* [Task description] Begin with the line containing "placing and scale" and end with the line containing "in imported if"; set down that block verbatim and nothing else.

* [Provided material]
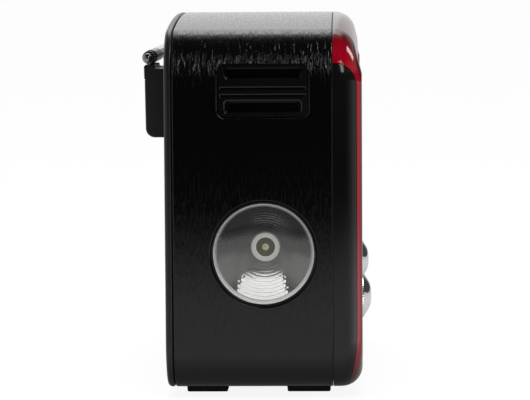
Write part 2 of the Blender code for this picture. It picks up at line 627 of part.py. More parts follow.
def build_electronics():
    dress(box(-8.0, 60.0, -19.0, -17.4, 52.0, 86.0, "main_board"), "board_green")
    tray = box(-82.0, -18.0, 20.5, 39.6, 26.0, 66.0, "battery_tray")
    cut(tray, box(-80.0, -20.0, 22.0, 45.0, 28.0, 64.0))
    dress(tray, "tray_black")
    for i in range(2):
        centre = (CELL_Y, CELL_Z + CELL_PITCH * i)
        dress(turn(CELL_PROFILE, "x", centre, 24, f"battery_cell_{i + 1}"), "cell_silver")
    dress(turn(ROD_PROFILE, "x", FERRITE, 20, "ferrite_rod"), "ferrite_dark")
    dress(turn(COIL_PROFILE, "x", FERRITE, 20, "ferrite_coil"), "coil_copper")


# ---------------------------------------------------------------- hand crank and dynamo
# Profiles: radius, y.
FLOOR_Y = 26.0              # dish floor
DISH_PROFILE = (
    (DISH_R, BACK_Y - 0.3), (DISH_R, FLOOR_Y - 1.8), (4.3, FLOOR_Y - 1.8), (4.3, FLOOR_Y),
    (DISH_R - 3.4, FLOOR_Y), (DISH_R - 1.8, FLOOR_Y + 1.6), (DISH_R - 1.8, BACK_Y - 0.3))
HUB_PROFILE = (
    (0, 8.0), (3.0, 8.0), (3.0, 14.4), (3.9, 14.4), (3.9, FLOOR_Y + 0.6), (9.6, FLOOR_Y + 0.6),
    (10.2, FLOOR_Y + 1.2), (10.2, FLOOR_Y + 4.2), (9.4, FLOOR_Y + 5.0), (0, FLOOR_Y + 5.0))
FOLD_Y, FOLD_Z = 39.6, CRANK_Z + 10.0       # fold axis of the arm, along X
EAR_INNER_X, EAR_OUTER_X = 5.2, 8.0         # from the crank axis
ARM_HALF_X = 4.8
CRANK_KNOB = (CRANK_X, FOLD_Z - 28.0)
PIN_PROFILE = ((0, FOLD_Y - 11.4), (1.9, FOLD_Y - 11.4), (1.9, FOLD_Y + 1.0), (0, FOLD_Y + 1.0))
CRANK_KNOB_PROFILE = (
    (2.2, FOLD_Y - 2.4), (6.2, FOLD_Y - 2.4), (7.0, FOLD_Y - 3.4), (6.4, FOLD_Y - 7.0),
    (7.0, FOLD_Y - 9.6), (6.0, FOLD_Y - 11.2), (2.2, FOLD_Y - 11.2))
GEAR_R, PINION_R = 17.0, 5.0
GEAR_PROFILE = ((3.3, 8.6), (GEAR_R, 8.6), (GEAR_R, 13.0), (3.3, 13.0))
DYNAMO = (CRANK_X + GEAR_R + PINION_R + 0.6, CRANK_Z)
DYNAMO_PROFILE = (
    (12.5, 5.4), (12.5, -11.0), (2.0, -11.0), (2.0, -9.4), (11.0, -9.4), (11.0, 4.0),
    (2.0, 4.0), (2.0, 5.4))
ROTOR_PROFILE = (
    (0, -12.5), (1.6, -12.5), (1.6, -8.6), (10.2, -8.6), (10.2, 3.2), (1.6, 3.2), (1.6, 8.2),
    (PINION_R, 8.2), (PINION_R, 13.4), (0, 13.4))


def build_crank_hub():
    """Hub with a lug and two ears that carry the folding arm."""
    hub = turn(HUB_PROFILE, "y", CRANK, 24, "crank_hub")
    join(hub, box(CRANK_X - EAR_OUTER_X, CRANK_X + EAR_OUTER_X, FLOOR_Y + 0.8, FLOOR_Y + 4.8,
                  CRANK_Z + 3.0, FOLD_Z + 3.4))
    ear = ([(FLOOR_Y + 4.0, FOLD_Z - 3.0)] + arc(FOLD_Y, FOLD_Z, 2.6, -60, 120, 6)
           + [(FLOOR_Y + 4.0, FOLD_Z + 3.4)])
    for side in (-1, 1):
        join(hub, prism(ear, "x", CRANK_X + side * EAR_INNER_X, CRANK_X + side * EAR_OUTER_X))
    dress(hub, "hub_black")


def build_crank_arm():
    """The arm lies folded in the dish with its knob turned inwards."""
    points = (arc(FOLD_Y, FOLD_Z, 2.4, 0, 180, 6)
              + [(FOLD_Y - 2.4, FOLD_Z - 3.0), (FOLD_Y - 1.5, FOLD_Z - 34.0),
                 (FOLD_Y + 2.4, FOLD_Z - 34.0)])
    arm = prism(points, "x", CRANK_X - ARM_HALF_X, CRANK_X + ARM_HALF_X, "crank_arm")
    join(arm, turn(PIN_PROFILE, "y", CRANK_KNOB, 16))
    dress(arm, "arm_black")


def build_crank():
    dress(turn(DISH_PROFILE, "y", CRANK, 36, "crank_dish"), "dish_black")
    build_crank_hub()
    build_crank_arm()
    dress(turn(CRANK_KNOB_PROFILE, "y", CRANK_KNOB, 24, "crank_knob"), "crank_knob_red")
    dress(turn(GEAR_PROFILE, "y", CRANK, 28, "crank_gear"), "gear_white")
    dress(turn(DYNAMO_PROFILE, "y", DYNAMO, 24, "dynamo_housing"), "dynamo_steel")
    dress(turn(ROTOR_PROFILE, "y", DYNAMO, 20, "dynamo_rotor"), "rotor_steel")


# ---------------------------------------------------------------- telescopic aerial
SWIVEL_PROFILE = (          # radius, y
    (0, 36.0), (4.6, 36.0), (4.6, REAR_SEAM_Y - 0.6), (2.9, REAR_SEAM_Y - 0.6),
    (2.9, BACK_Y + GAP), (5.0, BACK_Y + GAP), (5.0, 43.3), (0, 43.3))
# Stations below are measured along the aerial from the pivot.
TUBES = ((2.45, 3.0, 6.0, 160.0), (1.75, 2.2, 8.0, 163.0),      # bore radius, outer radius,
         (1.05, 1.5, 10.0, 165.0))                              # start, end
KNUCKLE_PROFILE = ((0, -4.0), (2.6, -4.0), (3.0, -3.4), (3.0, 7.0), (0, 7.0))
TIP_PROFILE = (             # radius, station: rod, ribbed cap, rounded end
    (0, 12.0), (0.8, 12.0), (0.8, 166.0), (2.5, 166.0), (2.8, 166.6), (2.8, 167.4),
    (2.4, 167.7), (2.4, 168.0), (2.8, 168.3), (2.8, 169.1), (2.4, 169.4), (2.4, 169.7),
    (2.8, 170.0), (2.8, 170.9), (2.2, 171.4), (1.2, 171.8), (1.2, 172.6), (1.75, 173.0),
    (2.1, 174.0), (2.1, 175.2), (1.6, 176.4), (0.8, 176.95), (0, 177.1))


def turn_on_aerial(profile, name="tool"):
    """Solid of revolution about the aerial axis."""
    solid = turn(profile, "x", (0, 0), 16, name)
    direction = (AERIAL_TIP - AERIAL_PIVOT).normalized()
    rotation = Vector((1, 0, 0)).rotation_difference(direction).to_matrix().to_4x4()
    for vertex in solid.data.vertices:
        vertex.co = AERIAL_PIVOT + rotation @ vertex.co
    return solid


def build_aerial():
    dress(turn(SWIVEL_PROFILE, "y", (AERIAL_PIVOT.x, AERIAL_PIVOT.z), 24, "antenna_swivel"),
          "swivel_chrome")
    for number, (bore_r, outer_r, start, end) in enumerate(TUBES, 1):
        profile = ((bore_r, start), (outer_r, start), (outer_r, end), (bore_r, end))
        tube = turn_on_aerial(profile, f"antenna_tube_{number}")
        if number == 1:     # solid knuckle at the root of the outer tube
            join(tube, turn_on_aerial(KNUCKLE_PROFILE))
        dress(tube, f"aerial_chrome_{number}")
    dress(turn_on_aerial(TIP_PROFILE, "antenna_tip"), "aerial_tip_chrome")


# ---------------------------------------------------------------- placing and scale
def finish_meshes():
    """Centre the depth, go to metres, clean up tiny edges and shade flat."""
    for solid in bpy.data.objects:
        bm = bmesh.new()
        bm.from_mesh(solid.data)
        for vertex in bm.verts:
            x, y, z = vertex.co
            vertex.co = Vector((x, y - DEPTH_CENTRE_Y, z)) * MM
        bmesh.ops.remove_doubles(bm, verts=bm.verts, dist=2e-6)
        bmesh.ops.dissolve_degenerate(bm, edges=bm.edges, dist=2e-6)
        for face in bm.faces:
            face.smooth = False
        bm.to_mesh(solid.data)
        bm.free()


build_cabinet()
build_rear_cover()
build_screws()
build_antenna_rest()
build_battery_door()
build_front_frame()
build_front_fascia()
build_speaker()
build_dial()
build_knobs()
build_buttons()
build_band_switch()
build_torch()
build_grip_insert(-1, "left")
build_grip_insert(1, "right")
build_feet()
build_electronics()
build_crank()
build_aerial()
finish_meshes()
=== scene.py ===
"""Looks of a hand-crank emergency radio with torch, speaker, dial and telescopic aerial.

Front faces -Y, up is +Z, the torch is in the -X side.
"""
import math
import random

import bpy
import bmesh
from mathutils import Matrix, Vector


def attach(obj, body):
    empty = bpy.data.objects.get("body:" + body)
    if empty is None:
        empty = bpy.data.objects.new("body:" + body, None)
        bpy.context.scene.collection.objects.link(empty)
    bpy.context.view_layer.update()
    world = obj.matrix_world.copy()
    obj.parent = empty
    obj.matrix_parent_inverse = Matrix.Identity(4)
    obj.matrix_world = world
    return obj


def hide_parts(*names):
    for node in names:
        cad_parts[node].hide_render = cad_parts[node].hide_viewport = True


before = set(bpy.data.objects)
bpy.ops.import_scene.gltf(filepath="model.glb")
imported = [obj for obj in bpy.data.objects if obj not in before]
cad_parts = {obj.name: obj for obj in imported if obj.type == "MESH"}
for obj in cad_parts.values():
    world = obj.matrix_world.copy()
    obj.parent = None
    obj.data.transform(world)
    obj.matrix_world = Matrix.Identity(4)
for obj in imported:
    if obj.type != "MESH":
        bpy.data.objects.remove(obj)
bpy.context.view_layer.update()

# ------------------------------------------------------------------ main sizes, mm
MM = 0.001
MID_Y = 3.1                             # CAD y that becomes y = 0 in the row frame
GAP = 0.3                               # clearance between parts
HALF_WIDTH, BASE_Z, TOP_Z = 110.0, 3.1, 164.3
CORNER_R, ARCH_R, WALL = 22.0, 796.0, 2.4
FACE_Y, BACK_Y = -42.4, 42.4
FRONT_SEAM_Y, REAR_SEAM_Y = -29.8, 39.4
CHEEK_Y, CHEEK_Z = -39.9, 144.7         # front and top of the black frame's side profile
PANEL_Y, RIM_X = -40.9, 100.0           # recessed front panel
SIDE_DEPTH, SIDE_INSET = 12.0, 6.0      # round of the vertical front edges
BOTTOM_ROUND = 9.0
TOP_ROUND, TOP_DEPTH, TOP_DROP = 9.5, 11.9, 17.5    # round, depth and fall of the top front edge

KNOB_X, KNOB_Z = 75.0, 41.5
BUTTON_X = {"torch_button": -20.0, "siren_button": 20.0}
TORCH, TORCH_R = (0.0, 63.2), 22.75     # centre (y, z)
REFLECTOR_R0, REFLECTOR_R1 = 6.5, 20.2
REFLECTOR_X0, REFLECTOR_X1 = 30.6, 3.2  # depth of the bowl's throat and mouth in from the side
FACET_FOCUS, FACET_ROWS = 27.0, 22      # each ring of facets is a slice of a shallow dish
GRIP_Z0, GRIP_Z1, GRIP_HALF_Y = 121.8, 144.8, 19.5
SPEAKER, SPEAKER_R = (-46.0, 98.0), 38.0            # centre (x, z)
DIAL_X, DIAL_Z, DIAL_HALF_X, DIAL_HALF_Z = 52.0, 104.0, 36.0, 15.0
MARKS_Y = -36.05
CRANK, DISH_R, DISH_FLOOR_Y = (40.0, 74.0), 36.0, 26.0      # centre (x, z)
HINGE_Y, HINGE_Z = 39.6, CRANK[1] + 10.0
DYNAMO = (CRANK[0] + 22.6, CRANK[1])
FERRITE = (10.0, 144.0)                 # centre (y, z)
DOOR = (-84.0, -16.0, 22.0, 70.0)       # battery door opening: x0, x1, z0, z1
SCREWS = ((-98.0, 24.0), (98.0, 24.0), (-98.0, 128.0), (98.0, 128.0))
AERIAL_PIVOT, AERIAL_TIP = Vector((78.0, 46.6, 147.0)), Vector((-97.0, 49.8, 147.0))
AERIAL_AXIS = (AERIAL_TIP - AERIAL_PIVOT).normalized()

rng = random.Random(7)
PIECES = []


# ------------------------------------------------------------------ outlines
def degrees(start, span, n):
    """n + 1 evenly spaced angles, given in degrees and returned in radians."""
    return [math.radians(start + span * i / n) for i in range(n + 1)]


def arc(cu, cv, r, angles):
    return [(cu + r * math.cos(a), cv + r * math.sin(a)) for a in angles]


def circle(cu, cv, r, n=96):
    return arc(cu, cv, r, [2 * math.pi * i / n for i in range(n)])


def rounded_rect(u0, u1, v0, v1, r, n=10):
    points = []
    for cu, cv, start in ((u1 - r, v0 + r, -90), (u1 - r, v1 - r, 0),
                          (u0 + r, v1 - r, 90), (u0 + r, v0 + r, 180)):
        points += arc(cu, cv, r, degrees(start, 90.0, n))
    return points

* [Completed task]
# ---------------------------------------------------------------- placing and scale
def finish_meshes():
    """Centre the depth, go to metres, clean up tiny edges and shade flat."""
    for solid in bpy.data.objects:
        bm = bmesh.new()
        bm.from_mesh(solid.data)
        for vertex in bm.verts:
            x, y, z = vertex.co
            vertex.co = Vector((x, y - DEPTH_CENTRE_Y, z)) * MM
        bmesh.ops.remove_doubles(bm, verts=bm.verts, dist=2e-6)
        bmesh.ops.dissolve_degenerate(bm, edges=bm.edges, dist=2e-6)
        for face in bm.faces:
            face.smooth = False
        bm.to_mesh(solid.data)
        bm.free()


build_cabinet()
build_rear_cover()
build_screws()
build_antenna_rest()
build_battery_door()
build_front_frame()
build_front_fascia()
build_speaker()
build_dial()
build_knobs()
build_buttons()
build_band_switch()
build_torch()
build_grip_insert(-1, "left")
build_grip_insert(1, "right")
build_feet()
build_electronics()
build_crank()
build_aerial()
finish_meshes()
=== scene.py ===
"""Looks of a hand-crank emergency radio with torch, speaker, dial and telescopic aerial.

Front faces -Y, up is +Z, the torch is in the -X side.
"""
import math
import random

import bpy
import bmesh
from mathutils import Matrix, Vector


def attach(obj, body):
    empty = bpy.data.objects.get("body:" + body)
    if empty is None:
        empty = bpy.data.objects.new("body:" + body, None)
        bpy.context.scene.collection.objects.link(empty)
    bpy.context.view_layer.update()
    world = obj.matrix_world.copy()
    obj.parent = empty
    obj.matrix_parent_inverse = Matrix.Identity(4)
    obj.matrix_world = world
    return obj


def hide_parts(*names):
    for node in names:
        cad_parts[node].hide_render = cad_parts[node].hide_viewport = True


before = set(bpy.data.objects)
bpy.ops.import_scene.gltf(filepath="model.glb")
imported = [obj for obj in bpy.data.objects if obj not in before]
cad_parts = {obj.name: obj for obj in imported if obj.type == "MESH"}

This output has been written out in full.